## EXERCISE TASK:
Your answer should be a single number: the count of lines holding the word "JSON".

## RECORDS:
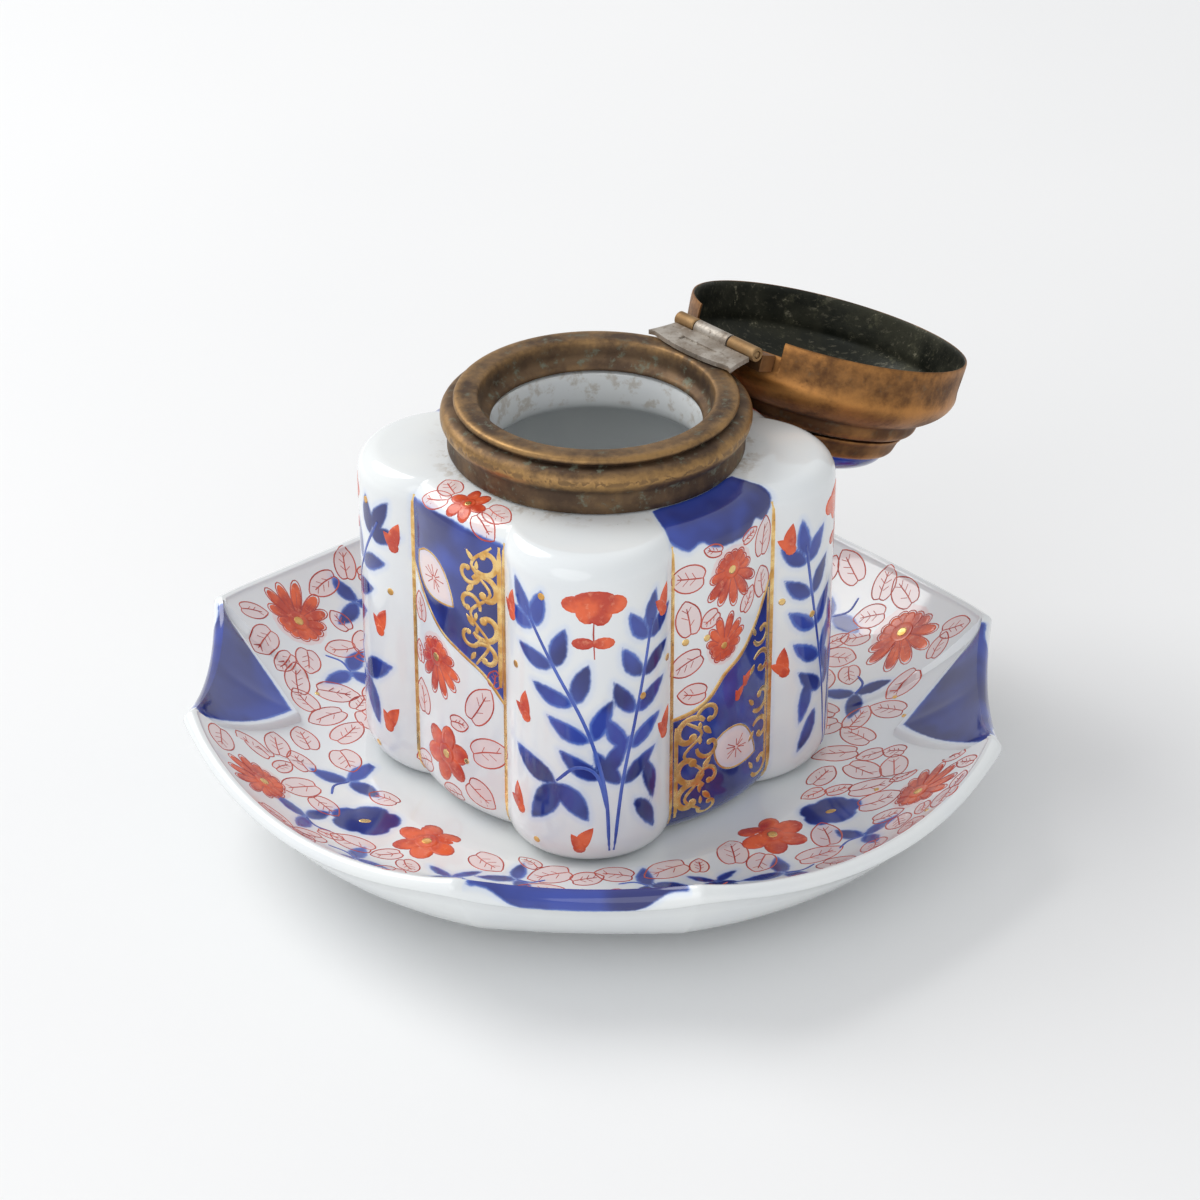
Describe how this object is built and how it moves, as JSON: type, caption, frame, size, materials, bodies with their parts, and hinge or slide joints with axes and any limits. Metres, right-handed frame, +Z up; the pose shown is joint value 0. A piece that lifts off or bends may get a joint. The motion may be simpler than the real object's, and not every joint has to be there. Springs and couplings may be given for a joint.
{
  "type": "inkwell",
  "caption": "Lobed porcelain inkwell with a brass collar and a hinged, porcelain-topped lid, standing loose on a saucer with folded-in corners.",
  "frame": {"origin": "on the table plane, at the centre of the saucer's foot ring and of its overall width", "axes": "+Z up; the well's lobes and the saucer's folded corners stand on the X and Y axes; the lid's hinge lies between +X and +Y"},
  "size_m": [0.1464, 0.1464, 0.0834],
  "materials": {
    "porcelain": "bluish-white clear-glazed porcelain, painted in cobalt, iron red and gold",
    "cobalt_porcelain": "porcelain under a glossy cobalt glaze",
    "patinated_brass": "spun and turned brass, browned with age, rubbed orange on its edges",
    "bright_brass": "rubbed brass tube and wire",
    "soldered_brass": "brass sheet greyed over with soft solder",
    "plaster": "dry off-white plaster"
  },
  "bodies": {
    "saucer": {"saucer": "porcelain"},
    "well": {"well_body": "porcelain", "collar_bed": "plaster", "collar": "patinated_brass", "collar_hinge_leaf": "soldered_brass", "hinge_pin": "bright_brass"},
    "lid": {"lid_shell": "patinated_brass", "lid_hinge_strip": "soldered_brass", "lid_knuckle_left": "bright_brass", "lid_knuckle_right": "bright_brass", "lid_bezel": "patinated_brass", "lid_bedding": "plaster", "lid_dome": "cobalt_porcelain"}
  },
  "joints": [
    {"name": "well_lift", "type": "slide", "parent": "saucer", "child": "well", "axis": [0, 0, 1], "range_m": [0, 0.04]},
    {"name": "lid_hinge", "type": "hinge", "parent": "well", "child": "lid", "pos_m": [0.02104, 0.02068, 0.082], "axis": [-0.7009, 0.7133, 0], "range_deg": [-199, 0]}
  ]
}
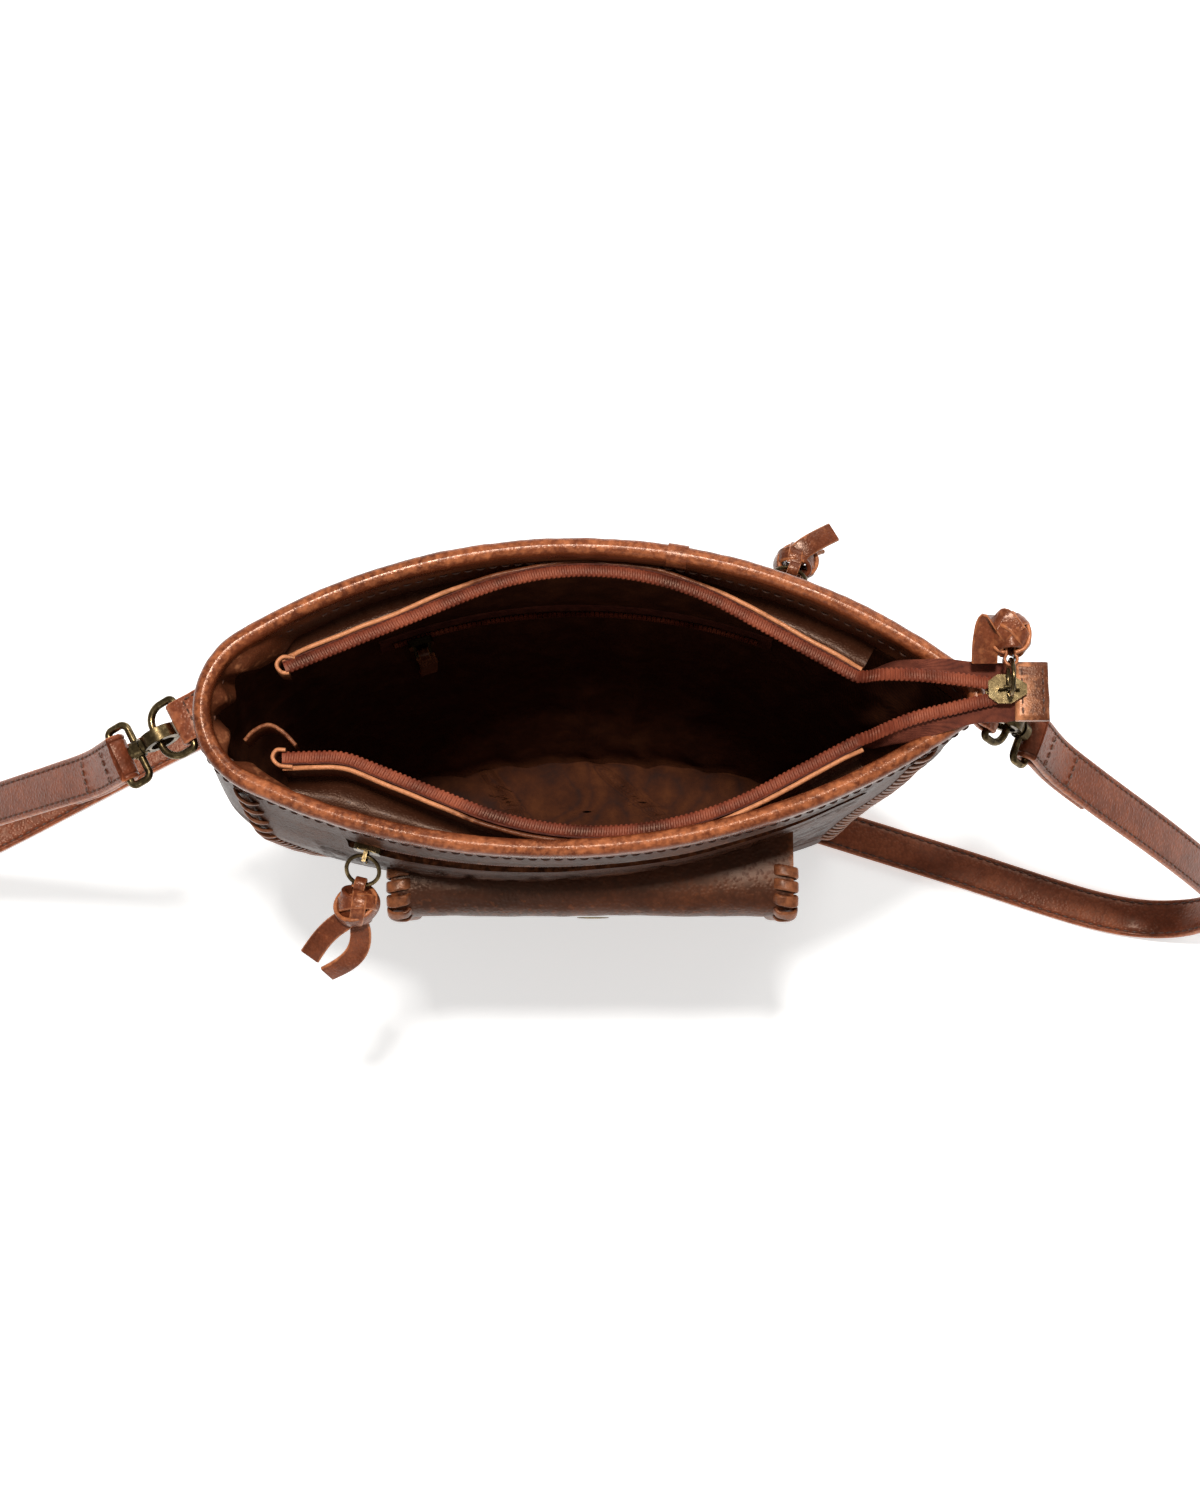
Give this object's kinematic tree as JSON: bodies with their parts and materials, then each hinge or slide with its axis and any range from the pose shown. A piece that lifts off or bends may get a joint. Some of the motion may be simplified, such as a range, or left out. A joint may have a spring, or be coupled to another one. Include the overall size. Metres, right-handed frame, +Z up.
{
  "type": "crossbody purse",
  "caption": "Soft leather crossbody purse standing open, with recessed top zipper, laced front flap pocket, outside zip pockets and a clip-on shoulder strap.",
  "frame": {"origin": "middle of the flat base, on the surface the purse stands on", "axes": "+X along the purse towards the tail of the top zipper, +Z up; the flap pocket faces -Y"},
  "size_m": [0.5372, 0.1592, 0.2481],
  "materials": {
    "tooled_leather": "tooled, waxed, dark antique brown",
    "gusset_leather": "pebbled, waxed brown",
    "rim_leather": "smooth waxed orange brown",
    "facing_leather": "smooth brown",
    "flap_leather": "fine pebbled brown",
    "strap_leather": "pebbled, creased, stitched",
    "lace_leather": "flat lace",
    "pull_leather": "knotted suede lace",
    "lining_cloth": "woven lining, brown",
    "zip_tape": "woven tape, reddish brown",
    "zip_coil": "nylon coil, reddish brown",
    "antique_brass": "antique, tumbled"
  },
  "bodies": {
    "purse": {"back_coil": "zip_coil", "back_left_lacing": "lace_leather", "back_panel": "tooled_leather", "back_placket": "facing_leather", "back_right_lacing": "lace_leather", "back_tape": "zip_tape", "back_zip_coil": "zip_coil", "back_zip_tape": "zip_tape", "base_panel": "tooled_leather", "front_coil": "zip_coil", "front_left_lacing": "lace_leather", "front_panel": "tooled_leather", "front_placket": "facing_leather", "front_right_lacing": "lace_leather", "front_tape": "zip_tape", "front_zip_coil": "zip_coil", "front_zip_tape": "zip_tape", "inner_front_pocket": "lining_cloth", "inner_pocket_trim": "facing_leather", "inner_zip_coil": "zip_coil", "inner_zip_tape": "zip_tape", "left_clasp_eye": "antique_brass", "left_gusset": "gusset_leather", "left_ring_tab": "strap_leather", "lining": "lining_cloth", "pocket_flap_root": "flap_leather", "pocket_pouch": "tooled_leather", "right_clasp_eye": "antique_brass", "right_gusset": "gusset_leather", "right_ring_tab": "strap_leather", "rim_binding": "rim_leather", "rim_facing": "facing_leather", "shoulder_strap": "strap_leather", "snap_stud": "antique_brass", "tail_tape": "zip_tape", "zip_end_tab": "facing_leather"},
    "main_slider": {"main_slider": "antique_brass"},
    "main_ring": {"main_pull_ring": "antique_brass"},
    "main_pull": {"main_zip_pull": "pull_leather"},
    "front_slider": {"front_zip_slider": "antique_brass"},
    "front_ring": {"front_pull_ring": "antique_brass"},
    "front_pull": {"front_zip_pull": "pull_leather"},
    "back_slider": {"back_zip_slider": "antique_brass"},
    "back_ring": {"back_pull_ring": "antique_brass"},
    "back_pull": {"back_zip_pull": "pull_leather"},
    "inner_slider": {"inner_zip_slider": "antique_brass"},
    "inner_pull": {"inner_zip_pull": "pull_leather"},
    "flap": {"pocket_flap": "flap_leather", "snap_cap": "antique_brass", "flap_lacing": "lace_leather"},
    "left_d_ring": {"left_d_ring": "antique_brass"},
    "right_d_ring": {"right_d_ring": "antique_brass"},
    "left_hook": {"left_clasp_hook": "antique_brass"},
    "right_hook": {"right_clasp_hook": "antique_brass"},
    "left_gate": {"left_clasp_gate": "antique_brass"},
    "right_gate": {"right_clasp_gate": "antique_brass"}
  },
  "joints": [
    {"name": "main_slider_travel", "type": "slide", "parent": "purse", "child": "main_slider", "axis": [1, 0, 0], "range_m": [-0.012, 0]},
    {"name": "main_ring_swing", "type": "hinge", "parent": "main_slider", "child": "main_ring", "pos_m": [0.13475, 0, 0.23865], "axis": [1, 0, 0], "range_deg": [0, 70]},
    {"name": "main_pull_round_ring", "type": "hinge", "parent": "main_ring", "child": "main_pull", "pos_m": [0.13475, 0.00249, 0.24184], "axis": [1, 0, 0], "range_deg": [0, 50]},
    {"name": "front_slider_travel", "type": "hinge", "parent": "purse", "child": "front_slider", "pos_m": [-0.01699, 0.18733, 0.199], "axis": [0, 0, 1], "range_deg": [0, 39.15]},
    {"name": "back_slider_travel", "type": "hinge", "parent": "purse", "child": "back_slider", "pos_m": [-0.00517, -0.14996, 0.199], "axis": [0, 0, 1], "range_deg": [0, 38.78]},
    {"name": "inner_slider_travel", "type": "hinge", "parent": "purse", "child": "inner_slider", "pos_m": [-0.00463, -0.14716, 0.157], "axis": [0, 0, -1], "range_deg": [0, 34.63]},
    {"name": "front_ring_swing", "type": "hinge", "parent": "front_slider", "child": "front_ring", "pos_m": [-0.07617, -0.05095, 0.199], "axis": [-0.9705, 0.241, 0], "range_deg": [0, 70]},
    {"name": "front_pull_swing", "type": "hinge", "parent": "front_ring", "child": "front_pull", "pos_m": [-0.07792, -0.05801, 0.19332], "axis": [-0.9705, 0.241, 0], "range_deg": [0, 45]},
    {"name": "back_ring_swing", "type": "hinge", "parent": "back_slider", "child": "back_ring", "pos_m": [0.06668, 0.04462, 0.199], "axis": [0.9381, -0.3464, 0], "range_deg": [0, 70]},
    {"name": "back_pull_swing", "type": "hinge", "parent": "back_ring", "child": "back_pull", "pos_m": [0.0692, 0.05144, 0.19332], "axis": [0.9381, -0.3464, 0], "range_deg": [0, 45]},
    {"name": "inner_pull_swing", "type": "hinge", "parent": "inner_slider", "child": "inner_pull", "pos_m": [-0.0602, 0.02984, 0.157], "axis": [-0.9541, -0.2995, 0], "range_deg": [0, 60]},
    {"name": "flap_hinge", "type": "hinge", "parent": "purse", "child": "flap", "pos_m": [0, -0.05775, 0.177], "axis": [-1, 0, 0], "range_deg": [0, 110]},
    {"name": "left_d_ring_swing", "type": "hinge", "parent": "purse", "child": "left_d_ring", "pos_m": [-0.138, -0.0038, 0.2], "axis": [0.4695, -0.8829, 0], "range_deg": [-4, 4]},
    {"name": "left_hook_swivel", "type": "hinge", "parent": "purse", "child": "left_hook", "pos_m": [-0.138, -0.0038, 0.2], "axis": [-0.8529, -0.4535, -0.2588], "range_deg": [-17, 17]},
    {"name": "left_gate_swing", "type": "hinge", "parent": "left_hook", "child": "left_gate", "pos_m": [-0.14732, -0.00875, 0.191], "axis": [0.4695, -0.8829, 0], "range_deg": [0, 20], "stiffness_Nm_per_rad": 0.002, "springref_deg": -20.05},
    {"name": "right_d_ring_swing", "type": "hinge", "parent": "purse", "child": "right_d_ring", "pos_m": [0.135, 0, 0.202], "axis": [0.342, 0.9397, 0], "range_deg": [-4, 4]},
    {"name": "right_hook_swivel", "type": "hinge", "parent": "purse", "child": "right_hook", "pos_m": [0.135, 0, 0.202], "axis": [0.6288, -0.2289, -0.7431], "range_deg": [-17, 17]},
    {"name": "right_gate_swing", "type": "hinge", "parent": "right_hook", "child": "right_gate", "pos_m": [0.13871, -0.00135, 0.1887], "axis": [0.342, 0.9397, 0], "range_deg": [0, 20], "stiffness_Nm_per_rad": 0.002, "springref_deg": -20.05}
  ]
}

## ANSWER TO THE PROBLEM:
2